This week, security researchers released information about vulnerabilities in PGP email clients that could expose past or future content, even if it was encrypted, dubbing the flaw “Efail.” Please take the time to read this quick note about what the PGP email threat is and how to take action.
The Electronic Frontier Foundation, in a report this week, warned users of major email clients to disable or uninstall PGP plugins and switch to another secure communication method. The list of email clients includes Thunderbird with Enigmail, Mac OS, and Gpg4win for Windows.
There’s a robust discussion within the security community about the ramifications of this vulnerability and what users need to do in response. From our perspective, it’s best to be conservative and avoid using encrypted email until these issues are resolved.

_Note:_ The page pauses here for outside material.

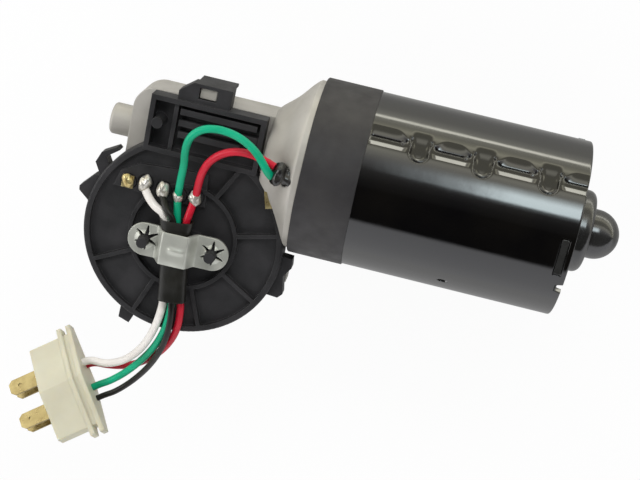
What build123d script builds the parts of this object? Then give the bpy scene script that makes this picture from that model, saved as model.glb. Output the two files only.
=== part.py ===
from build123d import *
from math import cos, degrees, hypot, pi, radians, sin, tan
import os

# A 12 V wiper motor: a wound armature turns a worm, the worm turns a moulded wheel,
# and the wheel turns the output shaft. Sizes are in millimetres.
# The origin is on the output shaft's axis, in the plane of the three mounting bosses.
# X runs along the armature towards the rear dome, Z runs out through the gear cover.

# ---------------------------------------------------------------- driving sizes
# worm drive
gear_module = 1.16
wheel_teeth = 50
worm_pitch_r = 5.0
wheel_face = 10.0
tip_gap = 0.30
backlash = 0.36
pressure_angle = 20.0
worm_half_length = 14.0

# motor
axis_height = 20.0
yoke_r = 32.0
yoke_wall = 2.0
yoke_start = 40.0
yoke_end = 135.2
band_start = 38.5
band_width = 20.0
band_wall = 0.45
magnet_wall = 7.6
air_gap = 0.8
core_start = 66.0
core_length = 40.0
core_slots = 12
slot_width = 4.8
slot_depth = 7.4
slot_mouth = 2.0
commutator_r = 11.5
commutator_start = 45.0
commutator_length = 13.0
commutator_bars = 12
bar_gap = 0.5
shaft_r = 4.0
front_journal_r = 2.8
rear_journal_r = 3.0
running_fit = 0.04
slide_fit = 0.10
body_gap = 0.30
face_gap = 0.05

# rear end plate and dome
plate_start = 130.6
plate_thickness = 2.4
end_boss_r = 15.0
end_boss_height = 9.0
end_boss_edge = 3.0
dome_r = 9.0
dome_tip = 153.2
dome_wall = 1.2

# seam, slot and holes pressed in the yoke, as angles about the motor axis from +Y
seam_angle = 47.0
seam_width = 2.2
seam_depth = 0.7
lock_stations = (76.4, 98.6, 121.8)
lock_r = 3.3
lock_groove = 0.7
tab_angles = (92.5, 212.5, 332.5)
tab_width = 13.0
tab_slot_length = 2.6
rim_notch_angle = 115.0
rim_notch_width = 3.2
rim_notch_depth = 2.0
drain_angle = 137.0
drain_station = 95.0
drain_length = 3.4
drain_width = 1.8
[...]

Use Signal. Secure messaging services like Signal are easier, more common, and therefore more reliable, than encrypting email. If you’re sending sensitive information, do it in a secure message instead of an email.
For now, disable PGP in your mail app. EFF suggests disabling PGP email clients to prevent them automatically decrypting messages, which could make the content vulnerable. As the EFF says, this is “a temporary, conservative” stopgap. It does not mean that PGP encryption is insecure, or that you should send sensitive information in an unencrypted email.

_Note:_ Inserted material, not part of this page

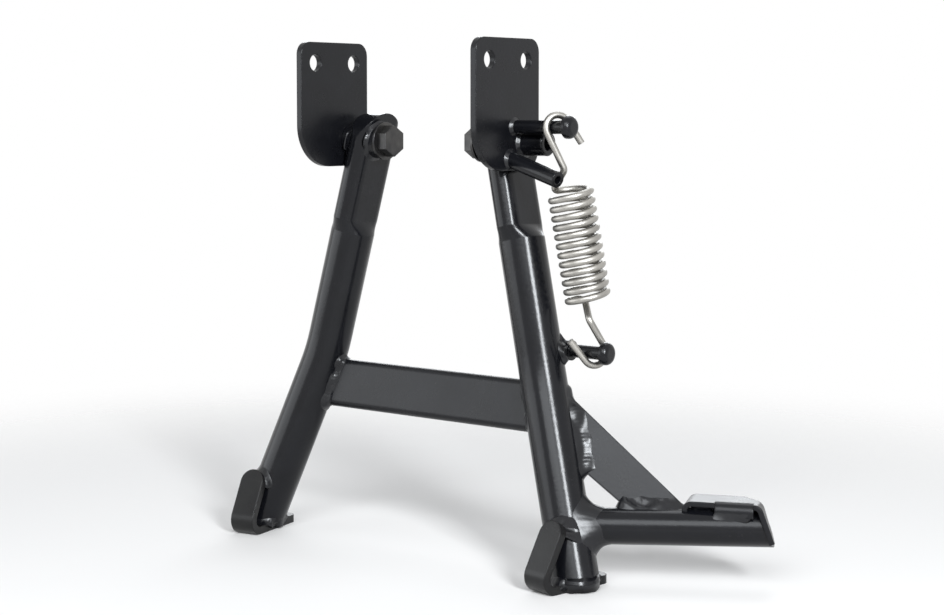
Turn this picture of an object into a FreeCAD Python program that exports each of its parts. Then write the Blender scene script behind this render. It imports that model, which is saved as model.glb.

Consider your personal threat model. If you are at high risk of sophisticated, targeted attacks on encrypted email content, the conservative stopgap of disabling PGP is particularly important.
If you choose to continue using email, encrypting it using PGP is still much better than not encrypting it at all. But do the following:
Update! Make sure all the software you are running is up to date. Install new updates immediately. (You’ll be doing this anyway if you’ve read Umbrella’s malware lesson.)
Use plain text only. Viewing emails as HTML should be disabled or unchecked (in Thunderbird, that’s done by going to View > Message Body As > Plain Text). That’s because the attack assumes a hacker can already access your encrypted email, and add in HTML code that pulls in some content, like images, from a remote server. That change could let them see the entire email without encryption if the email client has not implemented the right update yet.
Don’t load remote content. Check the settings in your email client for an option to disable “Load remote content in messages.”